• _Stated problem_
Every line in the listing is to be echoed verbatim.

-----

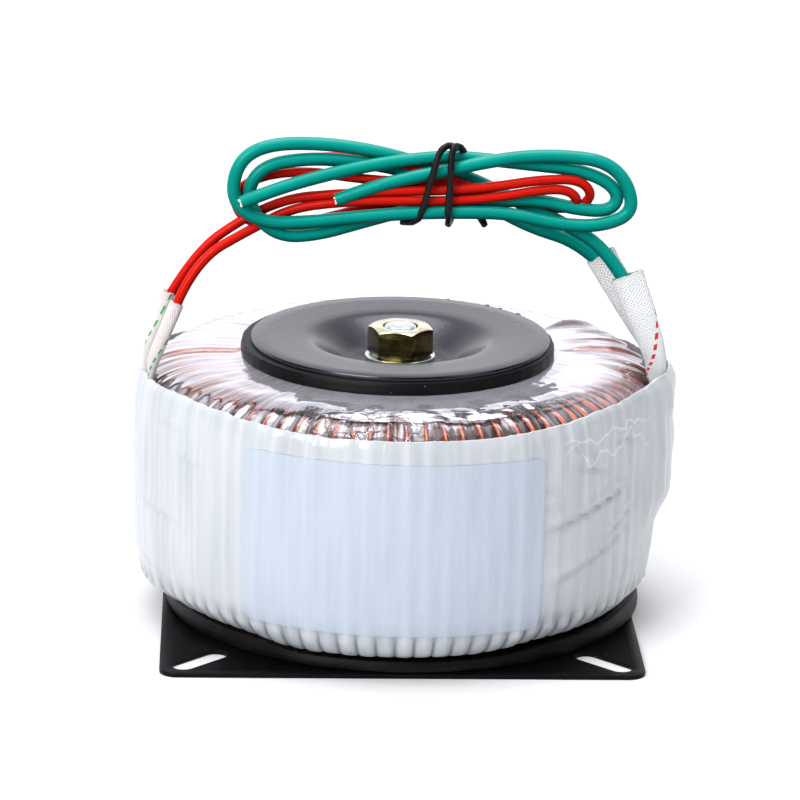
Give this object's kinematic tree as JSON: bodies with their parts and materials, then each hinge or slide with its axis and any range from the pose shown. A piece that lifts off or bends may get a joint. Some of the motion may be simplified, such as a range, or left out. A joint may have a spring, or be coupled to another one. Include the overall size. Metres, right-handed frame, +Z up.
{
  "type": "toroidal transformer",
  "caption": "Toroidal power transformer on a square black steel base plate, with red and green flying leads folded into a tied hank.",
  "frame": {"origin": "on the centre bolt's axis at the base plate's underside", "axes": "+Z up the bolt's axis; the rating label faces -Y; the red leads leave at -X and the green leads at +X"},
  "size_m": [0.1228, 0.1179, 0.1105],
  "materials": {
    "black_steel": "satin",
    "black_rubber": "matt",
    "core_steel": "satin",
    "insulation_tape": "matt",
    "copper": "gloss",
    "clear_film": "gloss",
    "white_tape": "gloss",
    "label_paper": "satin",
    "zinc_steel": "satin",
    "yellow_zinc": "gloss",
    "red_pvc": "gloss",
    "green_pvc": "gloss",
    "white_sleeving": "matt",
    "tie_plastic": "matt"
  },
  "bodies": {
    "root": {"base_plate": "black_steel", "lower_rubber_pad": "black_rubber", "toroid_core": "core_steel", "core_insulation": "insulation_tape", "primary_winding": "copper", "interlayer_insulation": "insulation_tape", "secondary_winding": "copper", "clear_film_wrap": "clear_film", "outer_white_band": "white_tape", "rating_label": "label_paper", "upper_rubber_pad": "black_rubber", "dished_washer": "black_steel", "flat_washer": "zinc_steel", "hex_nut": "yellow_zinc", "center_bolt": "zinc_steel", "lead_hank": "green_pvc", "twist_tie": "tie_plastic", "red_lead_sleeve_rear": "white_sleeving", "red_lead_rear": "red_pvc", "red_lead_sleeve_front": "white_sleeving", "red_lead_front": "red_pvc", "green_lead_sleeve_rear": "white_sleeving", "green_lead_rear": "green_pvc", "green_lead_sleeve_front": "white_sleeving", "green_lead_front": "green_pvc"}
  },
  "joints": []
}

-----

• _Output below_
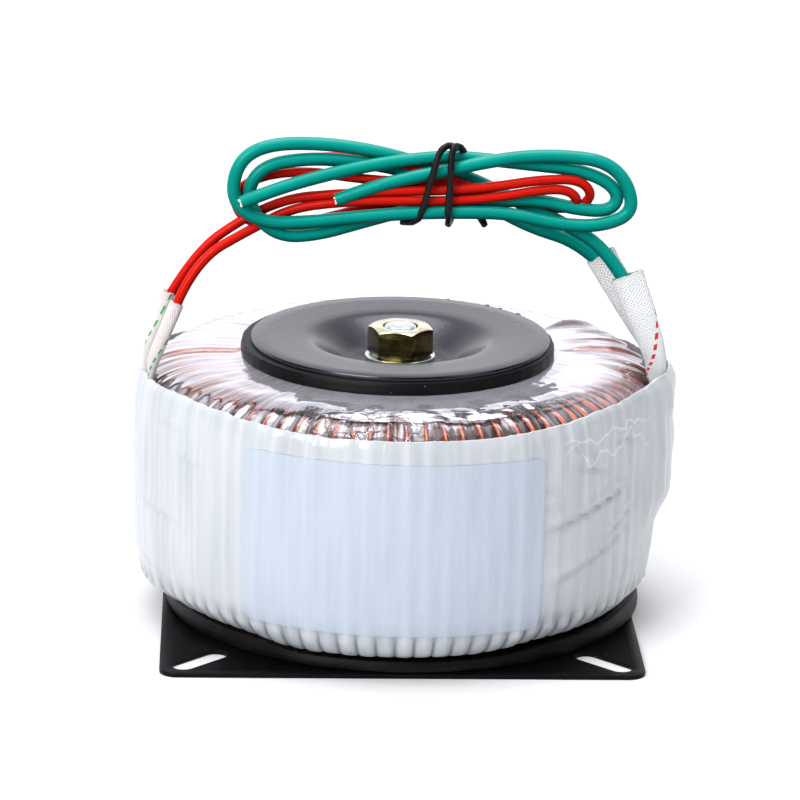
Give this object's kinematic tree as JSON: bodies with their parts and materials, then each hinge or slide with its axis and any range from the pose shown. A piece that lifts off or bends may get a joint. Some of the motion may be simplified, such as a range, or left out. A joint may have a spring, or be coupled to another one. Include the overall size. Metres, right-handed frame, +Z up.
{
  "type": "toroidal transformer",
  "caption": "Toroidal power transformer on a square black steel base plate, with red and green flying leads folded into a tied hank.",
  "frame": {"origin": "on the centre bolt's axis at the base plate's underside", "axes": "+Z up the bolt's axis; the rating label faces -Y; the red leads leave at -X and the green leads at +X"},
  "size_m": [0.1228, 0.1179, 0.1105],
  "materials": {
    "black_steel": "satin",
    "black_rubber": "matt",
    "core_steel": "satin",
    "insulation_tape": "matt",
    "copper": "gloss",
    "clear_film": "gloss",
    "white_tape": "gloss",
    "label_paper": "satin",
    "zinc_steel": "satin",
    "yellow_zinc": "gloss",
    "red_pvc": "gloss",
    "green_pvc": "gloss",
    "white_sleeving": "matt",
    "tie_plastic": "matt"
  },
  "bodies": {
    "root": {"base_plate": "black_steel", "lower_rubber_pad": "black_rubber", "toroid_core": "core_steel", "core_insulation": "insulation_tape", "primary_winding": "copper", "interlayer_insulation": "insulation_tape", "secondary_winding": "copper", "clear_film_wrap": "clear_film", "outer_white_band": "white_tape", "rating_label": "label_paper", "upper_rubber_pad": "black_rubber", "dished_washer": "black_steel", "flat_washer": "zinc_steel", "hex_nut": "yellow_zinc", "center_bolt": "zinc_steel", "lead_hank": "green_pvc", "twist_tie": "tie_plastic", "red_lead_sleeve_rear": "white_sleeving", "red_lead_rear": "red_pvc", "red_lead_sleeve_front": "white_sleeving", "red_lead_front": "red_pvc", "green_lead_sleeve_rear": "white_sleeving", "green_lead_rear": "green_pvc", "green_lead_sleeve_front": "white_sleeving", "green_lead_front": "green_pvc"}
  },
  "joints": []
}